WRITTEN INSTRUCTION
Give all of the lines again, with nothing added or dropped.

STORED DATA
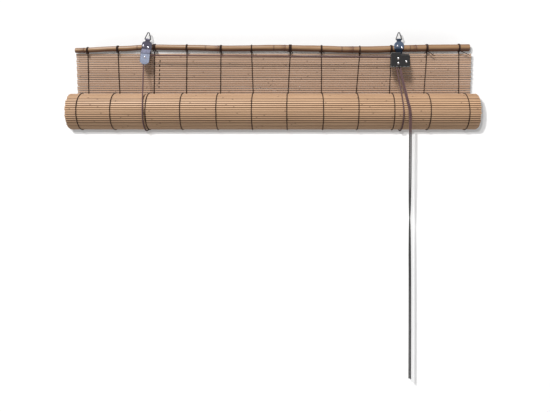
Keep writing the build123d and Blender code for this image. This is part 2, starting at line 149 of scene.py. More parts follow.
def circle(centre, across, up, radius, sides):
    """A ring of points round centre, in the plane of across and up."""
    ring = []
    for j in range(sides):
        angle = 2 * math.pi * j / sides
        ring.append(centre + across * (radius * math.cos(angle)) + up * (radius * math.sin(angle)))
    return ring


def carried_frames(path, closed=False):
    """At each point of a path, its direction and two cross directions that never spin."""
    count = len(path)
    frames = []
    across = None
    for i, here in enumerate(path):
        before = path[i - 1] if i or closed else here
        after = path[(i + 1) % count] if i < count - 1 or closed else here
        along = (after - before).normalized()
        if across is None:
            seed = Vector((1, 0, 0)) if abs(along.x) < 0.9 else Vector((0, 0, 1))
            across = along.cross(seed).normalized()
        else:
            across = (across - along * across.dot(along)).normalized()
        frames.append((along, across, along.cross(across)))
    return frames


def tube_rings(path, radius, sides, closed=False):
    """Rings of a round tube along a path."""
    rings = []
    for i, (here, (_, across, up)) in enumerate(zip(path, carried_frames(path, closed))):
        r = radius[i] if isinstance(radius, list) else radius
        rings.append(circle(here, across, up, r, sides))
    return rings


def lathe_rings(profile, sides, relief=lambda j, radius: 0.0):
    """Rings of a turned part on the local -Y axis, from its (radius, y) profile."""
    rings = []
    for j in range(sides):
        angle = 2 * math.pi * j / sides
        ring = []
        for radius, y in profile:
            r = radius + relief(j, radius)
            ring.append(Vector((r * math.cos(angle), y, r * math.sin(angle))))
        rings.append(ring)
    return rings


def bent_sheet_rings(middle, span, thickness, edge, columns, place):
    """Rings round a bent strip of sheet metal: middle is its (u, v) line, span gives the low and
    high edge at each point, and place turns (u, v, across) into a point."""
    rings = []
    count = len(middle)
    for i, (u, v) in enumerate(middle):
        u0, v0 = middle[max(i - 1, 0)]
        u1, v1 = middle[min(i + 1, count - 1)]
        length = math.hypot(u1 - u0, v1 - v0)
        nu, nv = -(v1 - v0) / length, (u1 - u0) / length
        half = thickness / 2 - (edge if i in (0, count - 1) else 0)
        low, high = span(i)
        low_e, high_e = low + edge, high - edge
        inner = [(low, -half + edge), (low_e, -half)]
        outer = [(high, half - edge), (high_e, half)]
        for c in range(1, columns):
            share = c / columns
            inner.append((low_e + (high_e - low_e) * share, -half))
            outer.append((high_e + (low_e - high_e) * share, half))
        inner += [(high_e, -half), (high, -half + edge)]
        outer += [(low_e, half), (low, half - edge)]
        rings.append([place(u + nu * off, v + nv * off, across) for across, off in inner + outer])
    return rings


def finish_piece(name, shape, material, body, nodes, sharp=38):
    """Makes the mesh object, lets it ride on its body and stand for its CAD nodes."""
    mesh = bpy.data.meshes.new(name)
    mesh.from_pydata([tuple(c * mm for c in p) for p in shape.points], [], shape.faces)
    for mark, values in shape.marks.items():
        mesh.attributes.new(mark, "FLOAT", "POINT").data.foreach_set("value", values)
    work = bmesh.new()
    work.from_mesh(mesh)
    bmesh.ops.recalc_face_normals(work, faces=work.faces)
    work.to_mesh(mesh)
    work.free()
    mesh.shade_smooth()
    mesh.set_sharp_from_angle(angle=math.radians(sharp))
    mesh.materials.append(material)
    piece = bpy.data.objects.new(name, mesh)
    scene.collection.objects.link(piece)
    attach(piece, body)
    if nodes:
        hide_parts(*nodes)
    return piece


def box_mm(node):
    low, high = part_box(node)
    return low / mm, high / mm


def points_mm(node):
    return [v.co / mm for v in frame["nodes"][node].data.vertices]


# ==== materials ========================================================================
def add(tree, kind, **settings):
    made = tree.nodes.new(kind)
    for key, value in settings.items():
        setattr(made, key, value)
    return made


def feed(tree, value, socket):
    """Links an output into a socket, or sets the socket to a plain value."""
    if isinstance(value, bpy.types.NodeSocket):
        tree.links.new(value, socket)
    else:
        socket.default_value = value


def calc(tree, operation, a, b=0.0, clamp=False):
    made = add(tree, "ShaderNodeMath", operation=operation, use_clamp=clamp)
    feed(tree, a, made.inputs[0])
    feed(tree, b, made.inputs[1])
    return made.outputs[0]


def weighted(tree, base, *terms, clamp=False):
    """A value with others added to it, each times its own weight."""
    for value, weight in terms:
        base = calc(tree, "ADD", base, calc(tree, "MULTIPLY", value, weight), clamp)
    return base


def blend_colours(tree, share, a, b):
    made = add(tree, "ShaderNodeMix", data_type="RGBA")
    feed(tree, share, made.inputs[0])
    feed(tree, a, made.inputs[6])
    feed(tree, b, made.inputs[7])
    return made.outputs[2]


def soft_step(tree, value, low, high, to_low=0.0, to_high=1.0):
    made = add(tree, "ShaderNodeMapRange", interpolation_type="SMOOTHSTEP")
    for socket, given in zip(made.inputs, (value, low, high, to_low, to_high)):
        feed(tree, given, socket)
    return made.outputs[0]


def noise_value(tree, vector, scale, detail, roughness):
    """Noise over a place; a scale of three numbers stretches it."""
    if isinstance(scale, tuple):
        spread = add(tree, "ShaderNodeMapping")
        feed(tree, vector, spread.inputs["Vector"])
        spread.inputs["Scale"].default_value = scale
        vector, scale = spread.outputs["Vector"], 1.0
    made = add(tree, "ShaderNodeTexNoise")
    for socket, value in (("Vector", vector), ("Scale", scale), ("Detail", detail),
                          ("Roughness", roughness)):
        feed(tree, value, made.inputs[socket])
    return made.outputs["Fac"]


def new_group(name, colours, values):
    """A shader node group with named inputs, which puts out a colour, a roughness and a height."""
    tree = bpy.data.node_groups.new(name, "ShaderNodeTree")
    sockets = [(socket, "INPUT", "NodeSocketColor") for socket in colours]
    sockets += [(socket, "INPUT", "NodeSocketFloat") for socket in values]
    sockets += [("Color", "OUTPUT", "NodeSocketColor"), ("Roughness", "OUTPUT", "NodeSocketFloat"),
                ("Height", "OUTPUT", "NodeSocketFloat")]
    for socket, way, kind in sockets:
        tree.interface.new_socket(name=socket, in_out=way, socket_type=kind)
    return tree, tree.nodes.new("NodeGroupInput").outputs, tree.nodes.new("NodeGroupOutput").inputs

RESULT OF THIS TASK
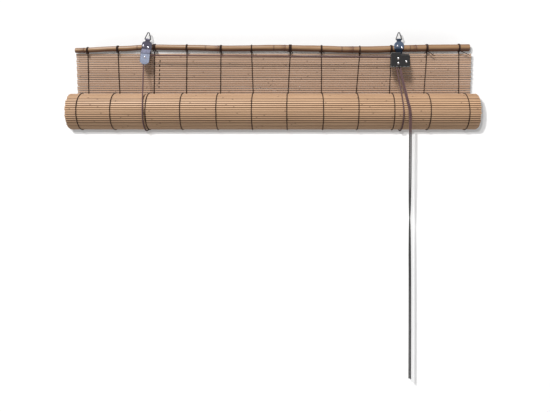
Keep writing the build123d and Blender code for this image. This is part 2, starting at line 149 of scene.py. More parts follow.
def circle(centre, across, up, radius, sides):
    """A ring of points round centre, in the plane of across and up."""
    ring = []
    for j in range(sides):
        angle = 2 * math.pi * j / sides
        ring.append(centre + across * (radius * math.cos(angle)) + up * (radius * math.sin(angle)))
    return ring


def carried_frames(path, closed=False):
    """At each point of a path, its direction and two cross directions that never spin."""
    count = len(path)
    frames = []
    across = None
    for i, here in enumerate(path):
        before = path[i - 1] if i or closed else here
        after = path[(i + 1) % count] if i < count - 1 or closed else here
        along = (after - before).normalized()
        if across is None:
            seed = Vector((1, 0, 0)) if abs(along.x) < 0.9 else Vector((0, 0, 1))
            across = along.cross(seed).normalized()
        else:
            across = (across - along * across.dot(along)).normalized()
        frames.append((along, across, along.cross(across)))
    return frames


def tube_rings(path, radius, sides, closed=False):
    """Rings of a round tube along a path."""
    rings = []
    for i, (here, (_, across, up)) in enumerate(zip(path, carried_frames(path, closed))):
        r = radius[i] if isinstance(radius, list) else radius
        rings.append(circle(here, across, up, r, sides))
    return rings


def lathe_rings(profile, sides, relief=lambda j, radius: 0.0):
    """Rings of a turned part on the local -Y axis, from its (radius, y) profile."""
    rings = []
    for j in range(sides):
        angle = 2 * math.pi * j / sides
        ring = []
        for radius, y in profile:
            r = radius + relief(j, radius)
            ring.append(Vector((r * math.cos(angle), y, r * math.sin(angle))))
        rings.append(ring)
    return rings


def bent_sheet_rings(middle, span, thickness, edge, columns, place):
    """Rings round a bent strip of sheet metal: middle is its (u, v) line, span gives the low and
    high edge at each point, and place turns (u, v, across) into a point."""
    rings = []
    count = len(middle)
    for i, (u, v) in enumerate(middle):
        u0, v0 = middle[max(i - 1, 0)]
        u1, v1 = middle[min(i + 1, count - 1)]
        length = math.hypot(u1 - u0, v1 - v0)
        nu, nv = -(v1 - v0) / length, (u1 - u0) / length
        half = thickness / 2 - (edge if i in (0, count - 1) else 0)
        low, high = span(i)
        low_e, high_e = low + edge, high - edge
        inner = [(low, -half + edge), (low_e, -half)]
        outer = [(high, half - edge), (high_e, half)]
        for c in range(1, columns):
            share = c / columns
            inner.append((low_e + (high_e - low_e) * share, -half))
            outer.append((high_e + (low_e - high_e) * share, half))
        inner += [(high_e, -half), (high, -half + edge)]
        outer += [(low_e, half), (low, half - edge)]
        rings.append([place(u + nu * off, v + nv * off, across) for across, off in inner + outer])
    return rings


def finish_piece(name, shape, material, body, nodes, sharp=38):
    """Makes the mesh object, lets it ride on its body and stand for its CAD nodes."""
    mesh = bpy.data.meshes.new(name)
    mesh.from_pydata([tuple(c * mm for c in p) for p in shape.points], [], shape.faces)
    for mark, values in shape.marks.items():
        mesh.attributes.new(mark, "FLOAT", "POINT").data.foreach_set("value", values)
    work = bmesh.new()
    work.from_mesh(mesh)
    bmesh.ops.recalc_face_normals(work, faces=work.faces)
    work.to_mesh(mesh)
    work.free()
    mesh.shade_smooth()
    mesh.set_sharp_from_angle(angle=math.radians(sharp))
    mesh.materials.append(material)
    piece = bpy.data.objects.new(name, mesh)
    scene.collection.objects.link(piece)
    attach(piece, body)
    if nodes:
        hide_parts(*nodes)
    return piece


def box_mm(node):
    low, high = part_box(node)
    return low / mm, high / mm


def points_mm(node):
    return [v.co / mm for v in frame["nodes"][node].data.vertices]


# ==== materials ========================================================================
def add(tree, kind, **settings):
    made = tree.nodes.new(kind)
    for key, value in settings.items():
        setattr(made, key, value)
    return made


def feed(tree, value, socket):
    """Links an output into a socket, or sets the socket to a plain value."""
    if isinstance(value, bpy.types.NodeSocket):
        tree.links.new(value, socket)
    else:
        socket.default_value = value


def calc(tree, operation, a, b=0.0, clamp=False):
    made = add(tree, "ShaderNodeMath", operation=operation, use_clamp=clamp)
    feed(tree, a, made.inputs[0])
    feed(tree, b, made.inputs[1])
    return made.outputs[0]


def weighted(tree, base, *terms, clamp=False):
    """A value with others added to it, each times its own weight."""
    for value, weight in terms:
        base = calc(tree, "ADD", base, calc(tree, "MULTIPLY", value, weight), clamp)
    return base


def blend_colours(tree, share, a, b):
    made = add(tree, "ShaderNodeMix", data_type="RGBA")
    feed(tree, share, made.inputs[0])
    feed(tree, a, made.inputs[6])
    feed(tree, b, made.inputs[7])
    return made.outputs[2]


def soft_step(tree, value, low, high, to_low=0.0, to_high=1.0):
    made = add(tree, "ShaderNodeMapRange", interpolation_type="SMOOTHSTEP")
    for socket, given in zip(made.inputs, (value, low, high, to_low, to_high)):
        feed(tree, given, socket)
    return made.outputs[0]


def noise_value(tree, vector, scale, detail, roughness):
    """Noise over a place; a scale of three numbers stretches it."""
    if isinstance(scale, tuple):
        spread = add(tree, "ShaderNodeMapping")
        feed(tree, vector, spread.inputs["Vector"])
        spread.inputs["Scale"].default_value = scale
        vector, scale = spread.outputs["Vector"], 1.0
    made = add(tree, "ShaderNodeTexNoise")
    for socket, value in (("Vector", vector), ("Scale", scale), ("Detail", detail),
                          ("Roughness", roughness)):
        feed(tree, value, made.inputs[socket])
    return made.outputs["Fac"]


def new_group(name, colours, values):
    """A shader node group with named inputs, which puts out a colour, a roughness and a height."""
    tree = bpy.data.node_groups.new(name, "ShaderNodeTree")
    sockets = [(socket, "INPUT", "NodeSocketColor") for socket in colours]
    sockets += [(socket, "INPUT", "NodeSocketFloat") for socket in values]
    sockets += [("Color", "OUTPUT", "NodeSocketColor"), ("Roughness", "OUTPUT", "NodeSocketFloat"),
                ("Height", "OUTPUT", "NodeSocketFloat")]
    for socket, way, kind in sockets:
        tree.interface.new_socket(name=socket, in_out=way, socket_type=kind)
    return tree, tree.nodes.new("NodeGroupInput").outputs, tree.nodes.new("NodeGroupOutput").inputs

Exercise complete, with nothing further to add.